Unfortunately, most facilities are not constructed with end user fall protection in mind. Many organizations must retrofit building structures to accommodate overhead anchorages. While single-point anchor systems can be comprised of “off-the-shelf” products, they can restrict the range of movement for workers and be cumbersome to operate properly, as previously stated. Most indoor maintenance or repair jobs will require access to the entire aircraft at some point in the job and would benefit from overhead linear systems. In older facilities that might not meet the minimum structural requirements to install anchors, there are truss-based systems that can stand alone inside the facility. Again, these systems require detailed planning and logistics, but when lives are at stake, we must do what is necessary to keep workers safe.

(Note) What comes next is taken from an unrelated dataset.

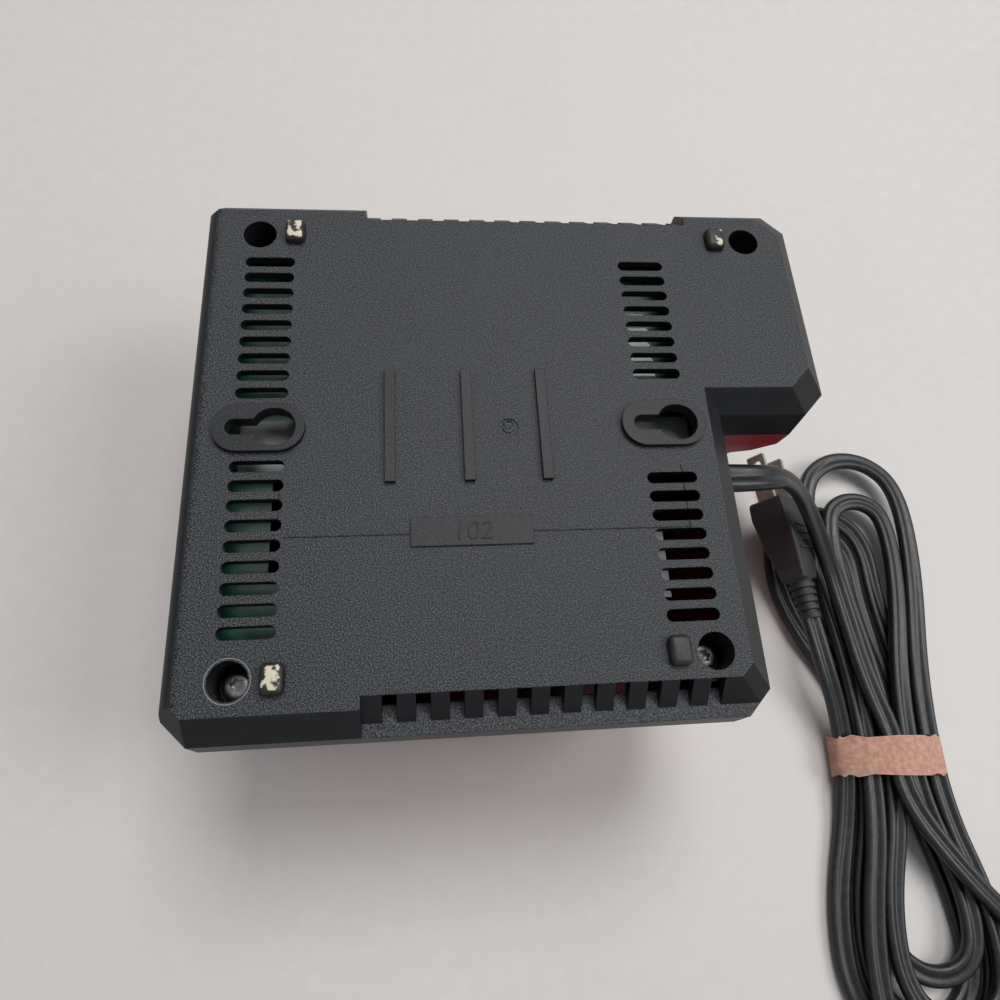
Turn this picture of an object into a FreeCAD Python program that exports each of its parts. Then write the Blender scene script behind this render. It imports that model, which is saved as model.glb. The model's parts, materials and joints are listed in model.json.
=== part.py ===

For temporary or infrequent operations, portable anchor systems can be useful. These systems can typically be transported with a forklift or even towed by standard pickup trucks. Once placed in position, they can be erected to provide a single-point overhead anchorage for workers at height. For those who are wary of investing in equipment right away, many of these options are available to rent from manufacturers before permanent purchasing decisions are made.
Conclusion
Falls are far too common, and the existing solutions are feasible, simple-to-use and effective at keeping workers safe from falling. While any solution will have its benefits and drawbacks, providing an overhead anchorage for fall protection users gives business owners the best chance of success in mitigating injury and preventing fatality if a fall occurs.
Companies like Diversified Fall Protection can assess facilities for their structural integrity and capability, design custom fall protection systems, and provide turnkey solutions for organizations ready to further commit to the safety and well-being of their workers.
Efforts made now to create safer work environments can prevent injuries and save lives in the future.